Traffic signals aren't exactly cheap and I don't understand why such a small intersection has IMO such overdesign.

CBurns -- that's a fairly important intersection where Northern Avenue meets East Service Rd and Seaport Blvd --a kin to Copley Square where Boylston Dartmouth and St. James meet @ the beginnings of Huntington Ave -- Seaport is Boylston, Dartmouth is E Service and St. James is Northern Ave. -- except this is more complex because Seaport is 2 way as is Northern Ave.
 
Re: Pier 4 Office Tower | 140 Northern Ave | Seaport

Seems like a very basic signal configuration to me, one you'd find in any suburban town.

^I'm just going to leave this here....more truth in this than you probably intended.

(For those of you who don't do subtlety and/or speak english natively, the point I'm making is that this suburban treatment is inappropriate in a putatively urban context)



...also, context is important here. Two blocks ahead of where the photo was taken is water, and one block to the right is water as well (there's also a small dog-shitting lawn, there's a photo of it somewhere on the thread). Both those segments act like service alleys (and garage driveways?). (They should be probably be woonerf'd but that's a different can of worms.)

So E. Service and Northern Ave act like a single street, just with a big turn in it (recall that Northern Ave used to connect directly to Seaport Blvd, and E. Service Road is the consequence of turning that acute intersection into a 90deg angle.)

So per Westie's comparison - I think this probably is (i.e. 'I think it should be...') more like the intersection of Arlington and Providence st. between Boylston and St. James....or maybe Berkeley and the Public Alley between Newbury and Comm Ave.

You could make this work with a pair of stop signs and maybe a raised table in the intersection.

But, yes....Cars rool!
 
Re: Pier 4 Office Tower | 140 Northern Ave | Seaport

^I'm just going to leave this here....more truth in this than you probably intended.

(For those of you who don't do subtlety and/or speak english natively, the point I'm making is that this suburban treatment is inappropriate in a putatively urban context)



...also, context is important here. Two blocks ahead of where the photo was taken is water, and one block to the right is water as well (there's also a small dog-shitting lawn, there's a photo of it somewhere on the thread). Both those segments act like service alleys (and garage driveways?). (They should be probably be woonerf'd but that's a different can of worms.)

So E. Service and Northern Ave act like a single street, just with a big turn in it (recall that Northern Ave used to connect directly to Seaport Blvd, and E. Service Road is the consequence of turning that acute intersection into a 90deg angle.)

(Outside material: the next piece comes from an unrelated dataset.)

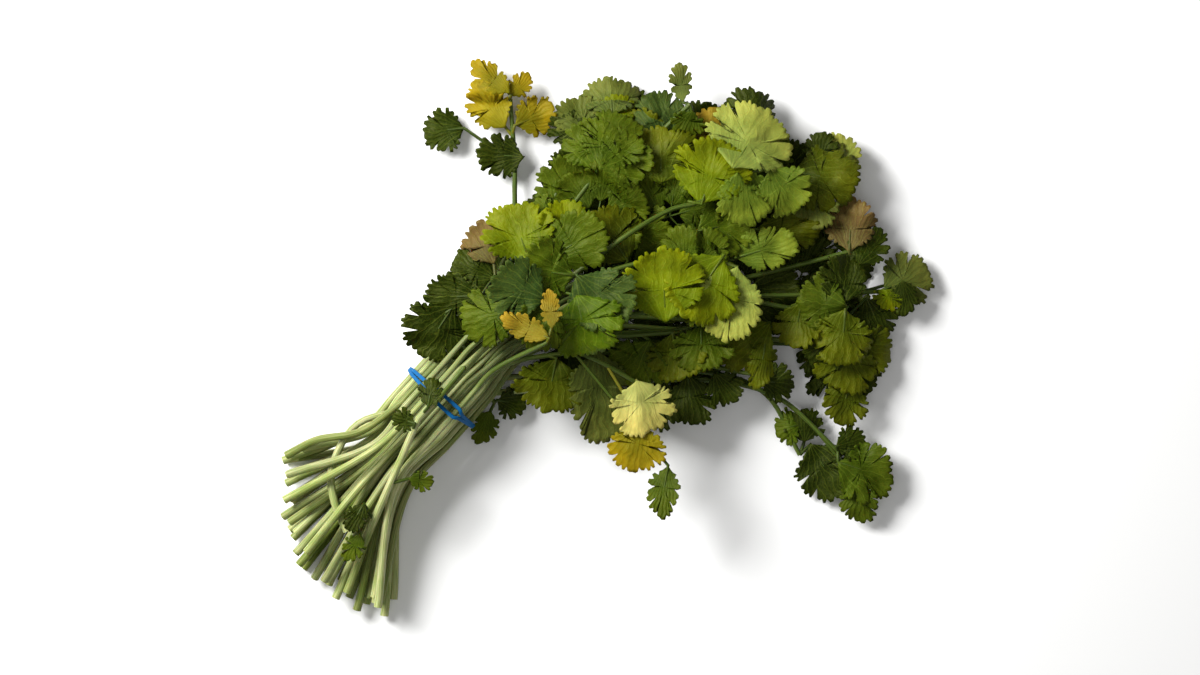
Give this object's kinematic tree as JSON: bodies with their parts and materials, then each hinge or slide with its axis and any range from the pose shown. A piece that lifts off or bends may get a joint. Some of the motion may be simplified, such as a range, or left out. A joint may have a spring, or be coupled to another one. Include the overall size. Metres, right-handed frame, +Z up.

So per Westie's comparison - I think this probably is (i.e. 'I think it should be...') more like the

But, yes....Cars rool!

CSTH -- Your analogy is bogus -- this is not an intersection with an alley -- these will be significant streets as the area develops and is built-out. Despite the fact that there is water nearby on two sides, there is plenty of activity that needs to be accommodated in the immediate vicinity -- we've been over that topic in this or one of the related threads -- there are a lot of big trucks that need to come through that intersection as well as T and private buses, and personal vehicles

By the way -- when you wrote
Cars rool!
did you mean Trucks Roar :p
 
Re: Pier 4 Office Tower | 140 Northern Ave | Seaport

CSTH -- Your analogy is bogus -- this is not an intersection with an alley

29793809465_54b9e0a596_c.jpg
 
Re: Pier 4 Office Tower | 140 Northern Ave | Seaport

(For those of you who don't do subtlety and/or speak english natively, the point I'm making is that this suburban treatment is inappropriate in a putatively urban context)

...also, context is important here. Two blocks ahead of where the photo was taken is water, and one block to the right is water as well (there's also a small dog-shitting lawn, there's a photo of it somewhere on the thread). Both those segments act like service alleys (and garage driveways?). (They should be probably be woonerf'd but that's a different can of worms.)

So E. Service and Northern Ave act like a single street, just with a big turn in it (recall that Northern Ave used to connect directly to Seaport Blvd, and E. Service Road is the consequence of turning that acute intersection into a 90deg angle.)

You could make this work with a pair of stop signs and maybe a raised table in the intersection.
whether this intersection should be signalized or not could be a valid point (especially with existing volumes), if it is signalized though these are the standards for the signal heads.
and you dont even want to know what happened to the bike lanes on Pier 4 Blvd (for now anyway).
as your picture shows though, east of Pier 4 is a shared street and not pavement. north of northern will be the same.

CSTH -- Your analogy is bogus -- this is not an intersection with an alley -- these will be significant streets as the area develops and is built-out. Despite the fact that there is water nearby on two sides, there is plenty of activity that needs to be accommodated in the immediate vicinity -- we've been over that topic in this or one of the related threads -- there are a lot of big trucks that need to come through that intersection as well as T and private buses, and personal vehicles
use street view. its updated this spring. Northern ave doesnt connect to Seaport Blvd anymore, which is why there is a new signal being constructed. This intersection consists of 2 street approaches and 2 driveway approaches. So his analogy is much more appropriate than yours.
and youre right, we have been over it before. and you just refuse to let any of it sink in.
 
Re: Pier 4 Office Tower | 140 Northern Ave | Seaport

Can someone repost the picture youre all talking about?